_Stored data_
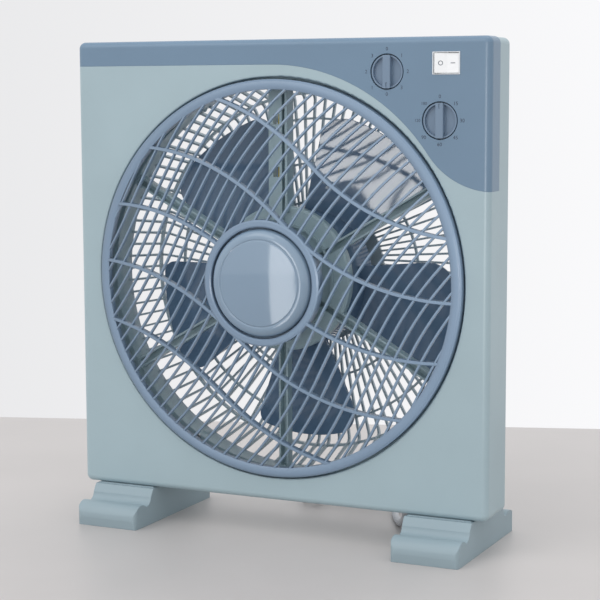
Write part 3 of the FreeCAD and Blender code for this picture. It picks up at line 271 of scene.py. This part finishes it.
def camera():
    """The view from the fan's right and a little above it."""
    cam = bpy.data.objects.new("camera", bpy.data.cameras.new("camera"))
    bpy.context.scene.collection.objects.link(cam)
    forward = Vector((math.sin(YAW) * math.cos(PITCH), math.cos(YAW) * math.cos(PITCH), math.sin(PITCH)))
    level_right = Vector((math.cos(YAW), -math.sin(YAW), 0))
    level_up = level_right.cross(forward)
    right = math.cos(ROLL) * level_right + math.sin(ROLL) * level_up
    up = -math.sin(ROLL) * level_right + math.cos(ROLL) * level_up
    turn = Matrix((right, up, -forward)).transposed().to_4x4()
    cam.matrix_world = Matrix.Translation(EYE) @ turn
    cam.data.sensor_width = SENSOR_MM
    cam.data.lens = LENS_MM
    cam.data.clip_end = CLIP_END
    bpy.context.scene.camera = cam


def soft_box(name, place, aim, width, height, radiance):
    """A rectangular lamp of a given brightness."""
    data = bpy.data.lights.new(name, "AREA")
    data.shape = "RECTANGLE"
    data.size, data.size_y = width, height
    data.energy = radiance * math.pi * width * height
    lamp = bpy.data.objects.new(name, data)
    bpy.context.scene.collection.objects.link(lamp)
    lamp.location = place
    lamp.rotation_mode = "QUATERNION"
    lamp.rotation_quaternion = (Vector(aim) - Vector(place)).to_track_quat("-Z", "Y")
    lamp.visible_camera = False
    return lamp


def node_group(name, nodes):
    """A collection of CAD nodes for a lamp to light."""
    group = bpy.data.collections.new(name)
    for node in nodes:
        group.objects.link(NODES[node])
    return group


BACKDROP_TINT = (0.985, 0.985, 1.0, 1)
GLOW_FROM, GLOW_TO = -0.57, -0.25           # X of the directions over which the backdrop brightens
GLOW_LEFT, GLOW_RIGHT = 0.84, 0.97
# the axis of a direction, where along it the change starts and ends, and the gain past its end
FADES = (("X", 0.0, 0.6, 0.80), ("Y", 0.1, -0.4, 1.30))


def backdrop():
    """A white studio: brighter towards the right of the view and behind the camera, dimmer beside the fan."""
    world = bpy.data.worlds.new("studio")
    bpy.context.scene.world = world
    world.use_nodes = True
    nt = world.node_tree
    sky = nt.nodes["Background"]
    sky.inputs["Color"].default_value = BACKDROP_TINT
    coord = nt.nodes.new("ShaderNodeTexCoord")
    split = nt.nodes.new("ShaderNodeSeparateXYZ")
    glow = nt.nodes.new("ShaderNodeMapRange")
    glow.inputs["From Min"].default_value = GLOW_FROM
    glow.inputs["From Max"].default_value = GLOW_TO
    glow.inputs["To Min"].default_value = GLOW_LEFT
    glow.inputs["To Max"].default_value = GLOW_RIGHT
    nt.links.new(coord.outputs["Generated"], split.inputs["Vector"])
    nt.links.new(split.outputs["X"], glow.inputs["Value"])
    strength = glow.outputs["Result"]
    for axis, start, end, gain in FADES:
        fade = nt.nodes.new("ShaderNodeMapRange")
        fade.inputs["From Min"].default_value = start
        fade.inputs["From Max"].default_value = end
        fade.inputs["To Max"].default_value = gain
        fade.inputs["To Min"].default_value = 1.0
        product = nt.nodes.new("ShaderNodeMath")
        product.operation = "MULTIPLY"
        nt.links.new(split.outputs[axis], fade.inputs["Value"])
        nt.links.new(strength, product.inputs[0])
        nt.links.new(fade.outputs["Result"], product.inputs[1])
        strength = product.outputs["Value"]
    nt.links.new(strength, sky.inputs["Strength"])


# name: place, point aimed at, width, height, radiance
SOFT_BOXES = {"key": ((-1.1, -1.9, 2.0), (0, 0, 0.25), 1.4, 1.4, 1.3),
              "top": ((0.3, 0.2, 2.4), (0, 0, 0.2), 1.6, 1.6, 0.8),
              "slat_fill": ((1.2, -0.9, 0.12), (0, -0.05, AXIS_Z), 0.8, 0.8, 8.0)}
GLOSS_CARDS = {"cap_gloss": ((-0.100, -0.47, 0.190), (0, -0.07, AXIS_Z), 0.095, 0.34, 3.4),
               "blade_gloss": ((0.02, -0.85, 0.01), (0.06, 0.0, 0.32), 0.75, 0.46, 15.0),
               "edge_gloss": ((0.30, -0.85, 0.27), (0.19, -0.04, 0.27), 0.20, 0.42, 9.0)}
# the nodes that a lamp is kept to
LIT_NODES = {"cap_gloss": ["louver_cap"], "blade_gloss": ["fan_blade"], "slat_fill": ["louver_grille"],
             "edge_gloss": ["front_shell", "control_panel"]}


def lights():
    """The studio's lamps. A gloss card is bright, and gives gloss but no other light."""
    backdrop()
    for name, row in {**SOFT_BOXES, **GLOSS_CARDS}.items():
        lamp = soft_box(name, *row)
        if name in GLOSS_CARDS:
            lamp.visible_diffuse = False
            lamp.visible_transmission = False
        if name in LIT_NODES:
            lamp.light_linking.receiver_collection = node_group(name + "_lit", LIT_NODES[name])


TABLE_EDGE = ((-0.5616, 0.3364), (0.1325, 0.5649))      # two places on the table's far edge
TABLE_REACH, TABLE_T = 3.0, 0.03                        # from its middle to a side, and its thickness
TABLE_ROUGH, TABLE_TINT = 0.42, 0.03
CREASE, CREASE_DEPTH = 0.25, 0.002
CREASE_SIZE, CREASE_DETAIL = 7.0, 6.0


def stage():
    """A pale table, set a little askew to the fan, that ends against the bright backdrop."""
    a, b = (Vector((x, y, 0)) for x, y in TABLE_EDGE)
    along = (b - a).normalized()
    inward = Vector((along.y, -along.x, 0))
    mid = (a + b) / 2
    corners = [mid - along * TABLE_REACH, mid + along * TABLE_REACH,
               mid + along * TABLE_REACH + inward * 2 * TABLE_REACH,
               mid - along * TABLE_REACH + inward * 2 * TABLE_REACH]
    verts = corners + [c - Vector((0, 0, TABLE_T)) for c in corners]
    faces = [(3, 2, 1, 0), (4, 5, 6, 7), (0, 1, 5, 4), (1, 2, 6, 5), (2, 3, 7, 6), (3, 0, 4, 7)]
    table = mesh_object("table", verts, faces)
    mat, nt, bsdf = shader("table_top")
    crumple = noise(nt, CREASE_SIZE, CREASE_DETAIL)
    tinted(nt, bsdf, crumple, srgb(197, 193, 191), TABLE_TINT)
    glossed(nt, bsdf, crumple, TABLE_ROUGH)
    grained(nt, bsdf, crumple, CREASE, CREASE_DEPTH)
    table.data.materials.append(mat)


# ---- power cord ---------------------------------------------------------------------------------
def coil_points():
    """Turns that wind in on the table, out again on top of those, and one and a half times round on a third
    layer, to come down beside the coil at the plug."""
    layer_points = LAYER_TURNS * COIL_STEPS
    top_points = int(TOP_TURNS * COIL_STEPS)
    drop_from = DROP_TURN * COIL_STEPS + SETTLE_STEPS
    points = []
    for k in range(1, 2 * layer_points + top_points + 1):
        angle = 2 * math.pi * k / COIL_STEPS
        layer = (k - 1) // layer_points
        part = k - layer * layer_points
        climb = min(1.0, part / CLIMB_STEPS)
        if layer == 0:
            radius = COIL_OUT_R - COIL_TURN * part / COIL_STEPS
            height = 0.0
        elif layer == 1:
            radius = COIL_OUT_R - COIL_TURN * (LAYER_TURNS - part / COIL_STEPS)
            height = COIL_LAYER * climb
        else:
            radius = COIL_OUT_R - TOP_WAVE * math.sin(math.pi * part / top_points) ** 2
            height = COIL_LAYER * (1 + climb)
        drop = max(0.0, k - drop_from) / (COIL_STEPS / 2 - SETTLE_STEPS)
        height -= drop * (2 * COIL_LAYER - PLUG_HEIGHT)
        squash = COIL_SQUASH if math.cos(angle) < 0 and not drop else 1.0
        spot = (radius * math.cos(angle) * squash, radius * math.sin(angle), height)
        points.append(COIL_CENTRE + Vector(spot))
    return points


def power_cord():
    """The lead from its gland to the plug, in one smooth curve."""
    data = bpy.data.curves.new("lead", "CURVE")
    data.dimensions = "3D"
    line = data.splines.new("NURBS")
    points = [Vector(p) for p in CORD_ROUTE] + coil_points()
    line.points.add(len(points) - 1)
    for p, q in zip(line.points, points):
        p.co = (*q, 1)
    line.order_u = 3
    line.use_endpoint_u = True
    data.bevel_depth = CORD_R
    data.bevel_resolution = 4
    data.use_fill_caps = True
    lead = bpy.data.objects.new("lead", data)
    bpy.context.scene.collection.objects.link(lead)
    data.materials.append(CABLE)
    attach(lead, "housing")
    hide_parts("power_cord", "cord_coil")


# ---- printed marks ------------------------------------------------------------------------------
PRINT_T = 0.00006                           # half the thickness of a printed mark
DIGIT = 0.0044                              # height of the numbers
LONG_DIGIT = 0.82 * DIGIT                   # and of those with three figures
# dial: its knob, the radius that its numbers stand on, the numbers, and the angle of the first
DIAL_MARKS = {"speed": ("speed_knob", 0.0190, ("0", "1", "2", "3", "0", "1", "2", "3"), -90.0),
              "timer": ("timer_knob", 0.0200, ("0", "15", "30", "45", "60", "90", "120", "180"), 90.0)}
SYMBOL_REACH = 0.0052                       # from the rocker's middle to each symbol
RING_OUT_R, RING_IN_R, RING_STEPS = 0.0020, 0.0014, 28
BAR_HALF_W, BAR_HALF_H = 0.0020, 0.00035
PROBE = 0.01                                # how far in front of the rocker its face is looked for


def text_solid(text, size):
    """Vertices and faces of a thin raised text, centred in its own plane."""
    data = bpy.data.curves.new("text", "FONT")
    data.body = text
    data.size = size
    data.align_x, data.align_y = "CENTER", "CENTER"
    data.extrude = PRINT_T
    data.resolution_u = 3
    holder = bpy.data.objects.new("text", data)
    bpy.context.scene.collection.objects.link(holder)
    mesh = bpy.data.meshes.new_from_object(holder)
    verts = [v.co.copy() for v in mesh.vertices]
    faces = [tuple(f.vertices) for f in mesh.polygons]
    bpy.data.objects.remove(holder)
    bpy.data.curves.remove(data)
    bpy.data.meshes.remove(mesh)
    return verts, faces


def dial_marks():
    """Numbers round the two dials, each at an eighth of a turn."""
    for name, (knob, radius, labels, first) in DIAL_MARKS.items():
        low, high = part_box(knob)
        cx, cz = (low.x + high.x) / 2, (low.z + high.z) / 2
        verts, faces = [], []
        for k, label in enumerate(labels):
            a = math.radians(first - 360.0 * k / len(labels))
            x, z = cx + radius * math.cos(a), cz + radius * math.sin(a)
            points, rings = text_solid(label, LONG_DIGIT if len(label) > 2 else DIGIT)
            base = len(verts)
            verts += [Vector((x + p.x, FACE_Y - p.z, z + p.y)) for p in points]
            faces += [tuple(base + i for i in ring) for ring in rings]
        marks = mesh_object(name + "_marks", verts, faces)
        marks.data.materials.append(INK)
        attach(marks, "housing")


def rocker_symbols():
    """An open ring and a short bar printed on the rocker's two flats."""
    rocker = NODES["rocker"]
    low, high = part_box("rocker")
    mid_x, mid_z = (low.x + high.x) / 2, (low.z + high.z) / 2

    def face_y(x, z):
        hit, spot, _, _ = rocker.ray_cast(Vector((x, low.y - PROBE, z)), Vector((0, 1, 0)))
        return spot.y if hit else low.y

    def slab(outline, inner=None):
        """A raised print that follows the rocker's face, from rings of (x, z)."""
        rings = [outline, inner] if inner else [outline]
        out = []
        for lift in (PRINT_T, -PRINT_T):
            out += [Vector((x, face_y(x, z) - lift, z)) for ring in rings for x, z in ring]
        n = len(outline)
        back = n * len(rings)
        if inner:
            sides = [(i, (i + 1) % n, n + (i + 1) % n, n + i) for i in range(n)]
            ends = sides + [tuple(v + back for v in face[::-1]) for face in sides]
        else:
            ends = [tuple(range(n)), tuple(range(2 * n - 1, n - 1, -1))]
        for ring in range(len(rings)):
            for i in range(n):
                a, b = ring * n + i, ring * n + (i + 1) % n
                ends.append((b, a, a + back, b + back) if ring == 0 else (a, b, b + back, a + back))
        return out, ends

    def circle(x, r):
        angles = [2 * math.pi * k / RING_STEPS for k in range(RING_STEPS)]
        return [(x + r * math.cos(a), mid_z + r * math.sin(a)) for a in angles]

    ring_x, bar_x = mid_x - SYMBOL_REACH, mid_x + SYMBOL_REACH
    ring = slab(circle(ring_x, RING_OUT_R), circle(ring_x, RING_IN_R))
    bar = slab([(bar_x - BAR_HALF_W, mid_z - BAR_HALF_H), (bar_x + BAR_HALF_W, mid_z - BAR_HALF_H),
                (bar_x + BAR_HALF_W, mid_z + BAR_HALF_H), (bar_x - BAR_HALF_W, mid_z + BAR_HALF_H)])
    for name, (verts, faces) in (("rocker_ring", ring), ("rocker_bar", bar)):
        mark = mesh_object(name, verts, faces)
        mark.data.materials.append(SYMBOL)
        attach(mark, "rocker_switch")


finish_nodes()
camera()
power_cord()
lights()
stage()
dial_marks()
rocker_symbols()
bpy.context.scene.view_settings.view_transform = "Standard"
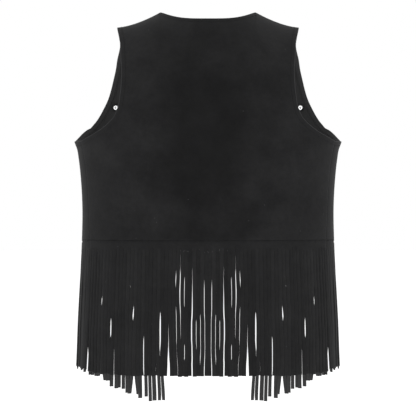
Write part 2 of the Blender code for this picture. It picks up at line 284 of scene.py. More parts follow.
# Rivets
RIVET_SHADOW_RADIUS = 0.0066        # radius of the painted shadow round a rivet
RIVET_SIDES = 48
RIVET_PROFILE = (
    # radius, height over the middle of the cloth, from the outer cap to the inner washer
    (0.0003, 0.00248),
    (0.0012, 0.00242),
    (0.0022, 0.00222),
    (0.0031, 0.00190),
    (0.0037, 0.00158),
    (0.0040, 0.00120),
    (0.0040, 0.00092),
    (0.0037, 0.00075),
    (0.0016, 0.00075),
    (0.0016, -0.00075),
    (0.0038, -0.00075),
    (0.0040, -0.00095),
    (0.0040, -0.00140),
    (0.0038, -0.00162),
    (0.0035, -0.00170),
    (0.0012, -0.00174),
    (0.0009, -0.00160),
    (0.0003, -0.00155),
)


def smooth(table, height, column=1):
    """Value of a table's column at a height, on a smooth curve through its rows."""
    heights = np.array([row[0] for row in table])
    values = np.array([row[column] for row in table])
    slopes = np.gradient(values, heights)
    i = int(np.clip(np.searchsorted(heights, height) - 1, 0, len(heights) - 2))
    step = heights[i + 1] - heights[i]
    t = float(np.clip((height - heights[i]) / step, 0, 1))
    start = (2 * t**3 - 3 * t**2 + 1) * values[i] + (t**3 - 2 * t**2 + t) * step * slopes[i]
    end = (3 * t**2 - 2 * t**3) * values[i + 1] + (t**3 - t**2) * step * slopes[i + 1]
    return start + end


def ease(t):
    """0 to 1 with level ends, for a number or an array."""
    t = np.clip(t, 0.0, 1.0)
    return t * t * (3 - 2 * t)


rings = {}
TURNS = 721     # points of a ring


def ring(height):
    """Half of the level section: x, y and length along it, from mid back round the side to mid front."""
    key = round(height, 6)
    if key not in rings:
        half_width = smooth(WALL, height)
        back = smooth(WALL, height, 2)
        front = smooth(WALL, height, 3)
        turn = np.linspace(-math.pi / 2, math.pi / 2, TURNS)
        x = half_width * np.abs(np.cos(turn)) ** (2 / ROUNDNESS)
        forward = np.sin(turn)
        y = np.where(forward < 0, -back, front) * np.abs(forward) ** (2 / ROUNDNESS)
        along = np.concatenate(([0.0], np.cumsum(np.hypot(np.diff(x), np.diff(y)))))
        rings[key] = (x, y, along)
    return rings[key]


def along_back(height, x):
    """Length along the section to the point of its back half with this x."""
    xs, _, along = ring(height)
    middle = len(xs) // 2 + 1
    return float(np.interp(x, xs[:middle], along[:middle]))


def along_front(height, x):
    xs, _, along = ring(height)
    middle = len(xs) // 2
    return float(np.interp(-x, -xs[middle:], along[middle:]))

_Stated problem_
Give the number of lines in the material above that have the word "picks" in them, and nothing more.

_Solution_
2